Le infezioni persistenti da papilloma virus (HPV: Human Papilloma Virus) possono essere la causa di neoplasie di tipo orofaringeo, genitale ed anale. Il 99% dei tumori della cervice uterina, ad esempio, è dovuto ad infezioni da HPV. Esistono circa 100 ceppi differenti di HPV e per i più comuni è stato sviluppato un vaccino in grado neutralizzare il virus e, quindi, prevenire la neoplasia. Il vaccino è stato introdotto negli Stati Uniti ormai dal 2006 e la versione quadrivalente (4vHPV) è stata consigliata come vaccinazione di routine nelle ragazze tra gli 11 e i 12 anni.
A partire dal 2011 la vaccinazione è stata allargata anche ai giovani di sesso maschile. A distanza di più di una decade, i risultati di questa vaccinazione sono stati oggetto di uno studio, condotto in diversi centri negli Stati Uniti, recentemente pubblicato su Annals of Internal Medicine. Nell’articolo, i ricercatori hanno stimato l’impatto e l’efficacia della vaccinazione 4vHPV sull’infezione da papilloma virus raccogliendo dati a partire dall’epoca prevaccinazione. Lo studio ha incluso 3197 femmine e 661 maschi di età compresa tra i 14 e i 24 anni, sessualmente attivi. L’efficacia è stata calcolata dal confronto tra vaccinati e non-vaccinati nello stesso arco temporale. Nei 12 anni di vaccinazione valutati è emerso che vi è una riduzione del 90% delle infezioni da HPV della cervice uterina nelle femmine vaccinate rispetto all’epoca pre-vaccino e che una riduzione del 74% si è registrata anche nelle femmine non vaccinate. Questi risultati sottolineano due fattori importanti, ovvero che il vaccino è altamente efficace e che è in grado di conferire alla popolazione un’immunità di gregge. A contribuire a questa immunità è probabile che concorra anche la vaccinazione maschile. La riduzione di incidenza delle infezioni riguarda esclusivamente i ceppi virali coperti dal vaccino quadrivalente, mentre non vi è alcuna differenza per quanto riguarda la frequenza di infezione dovuta ad altri ceppi di papilloma. Questi dati sono rilevanti in quanto dimostrano che le infezioni dovute ai ceppi coperti dal vaccino non sono state rimpiazzate da infezioni di altri ceppi, spazzando via una delle iniziali preoccupazioni riguardanti la vaccinazione di massa. Gli autori riportano, inoltre, che altre variabili come il numero di partner sessuali sono rimaste inalterate. Dunque, non vi è una variazione nel rischio di contrazione del virus, ma solo una riduzione del numero di infezioni, dovuta alla somministrazione del vaccino. I ricercatori sollevano, altresì, il problema dell’impatto del Covid-19 sulla vaccinazione dei giovani. La pandemia ha di fatto invertito il trend di incremento nei vaccinati per l’HPV. Infatti, anche tornando ai livelli normali di vaccinazione oggi bisognerà recuperare quanto perso dei due anni precedenti.

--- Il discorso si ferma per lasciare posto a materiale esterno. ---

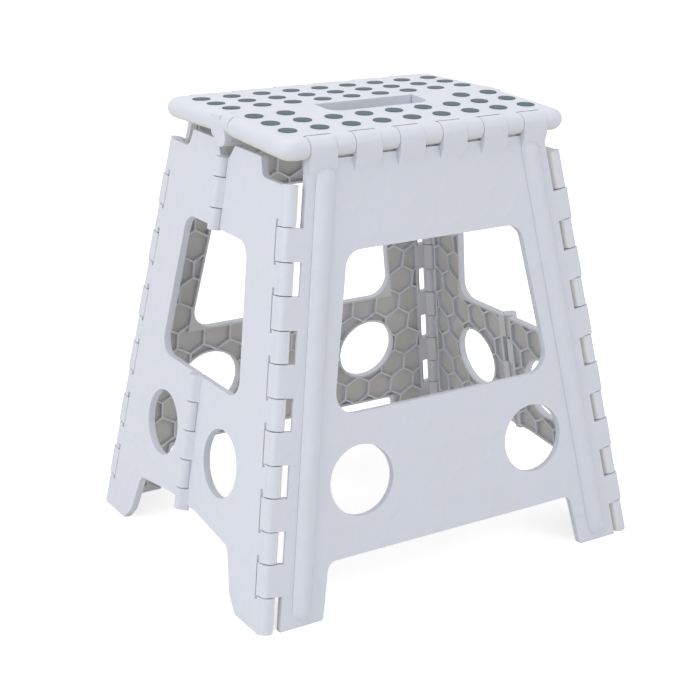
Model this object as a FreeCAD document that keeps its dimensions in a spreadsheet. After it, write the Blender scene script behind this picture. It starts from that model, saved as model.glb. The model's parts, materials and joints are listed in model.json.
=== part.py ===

Non dobbiamo tuttavia sprecare l’opportunità di immunizzare una generazione in cui i tumori dovuti al papilloma possono essere prevenuti, come è stato comprovato da questo studio, ma dobbiamo incentivarla anche per la grande opportunità, presente sul mercato negli ultimi anni, data dal nuovo vaccino in somministrazione attualmente: un vaccino 9-valente (9vHPV) costituito da Proteina L1 di nove tipi di HPV prodotte sotto forma di particelle simili al virus mediante tecnologia da DNA ricombinante che offre protezione contro nove tipi di infezione da HPV, come dimostrato in vari studi. La platea di protezione, altresì, si è allargata ulteriormente in forza dell’attuale consapevolezza da parte di tutti che il vaccino deve essere somministrato anche agli uomini, in modo da coprire efficientemente una protezione contro la trasmissione del virus in tutti i soggetti sessualmente attivi. Un incremento di tali buone pratiche di prevenzione in medicina deve essere sostenuto e incentivato anche da tutti gli specialisti che si occupano di patologia di coppia.